Following an evidentiary hearing, the trial court entered a June 25, 2004
temporary injunction enjoining Texas Mutual from “(1) refusing to issue
insurance or canceling insurance due to the purchasers’ financing the premiums
in part or in whole through Surety [Bank]; (2) discouraging the financing of the
purchase of insurance through Surety [Bank]; or (3) defaming Surety [Bank] in
any way.” Texas Mutual moved to modify the temporary injunction, arguing
that provisions two and three of the injunction, which prohibited Texas Mutual
from “discouraging” Surety Bank financing and from “defaming Surety [Bank]
in any way,” were vague, unconstitutional, and should be removed from the
temporary injunction. The trial court granted Texas Mutual’s motion to
modify the injunction to the extent that it modified the temporary injunction to
delete provision two and to alter provision three as set forth below and to
renumber it to become provision two:
Defendant Texas Mutual Insurance Company, its officers, agents, and employees
are enjoined from . . . (2) Communicating or implying to any insurance agent or
broker or any business known to be a customer or potential customer of Surety,
or an entity or individual who utilizes Surety’s financial services or such
services of other financial companies or recommends such services to others
(including all employees and agents of all of the foregoing businesses or
individuals) that Surety is in some sort of financial trouble or that Surety has
committed a misfeasance or malfeasance or was somehow unfit or unable to finance
insurance premiums.2
Texas
Mutual perfected this interlocutory appeal challenging the constitutionality of
this modified provision.
III.
Constitutionality of Temporary Injunction’s Second Provision
Texas
Mutual argues that the temporary injunction’s second provision is
unconstitutional as a prior restraint on speech.
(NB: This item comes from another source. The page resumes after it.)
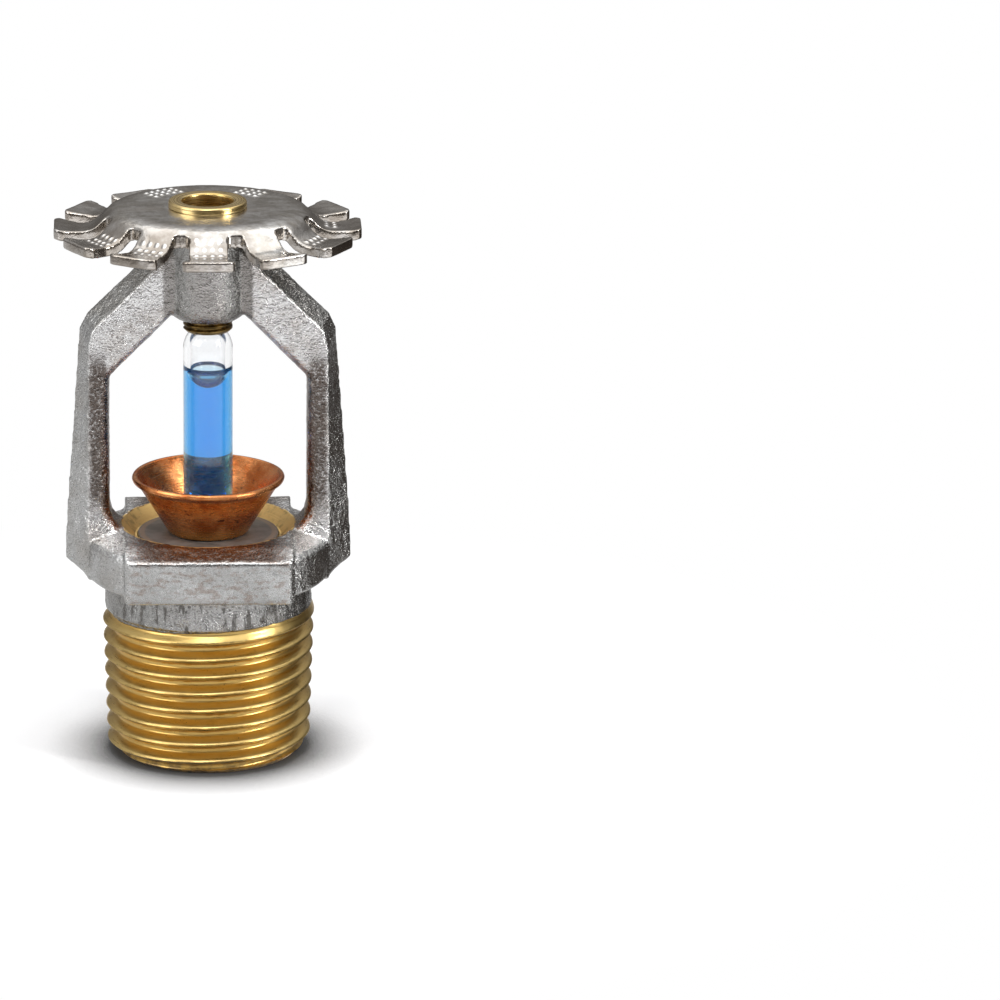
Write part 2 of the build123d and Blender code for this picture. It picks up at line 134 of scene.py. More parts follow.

Surety Bank does not
dispute that the temporary injunction does prospectively enjoin speech, but
contends that the enjoined speech is private, commercial speech subject to a
lower level of constitutional protection.3
Because Texas Mutual does not challenge provision one of the temporary
injunction and because Surety Bank does not dispute that modified provision two
of the temporary injunction constitutes a prior restraint on speech, we accept
the trial court’s unchallenged findings of fact that Surety Bank satisfied the
elements necessary to obtain a temporary injunction. See Butnaru v.
Ford Motor Co., 84 S.W.3d 198, 204 (Tex. 2002) (recognizing litigant must
plead and prove three specific elements to obtain a temporary injunction: (1) a
cause of action against the defendant; (2) a probable right to the relief
sought; and (3) a probable, imminent, and irreparable injury in the interim).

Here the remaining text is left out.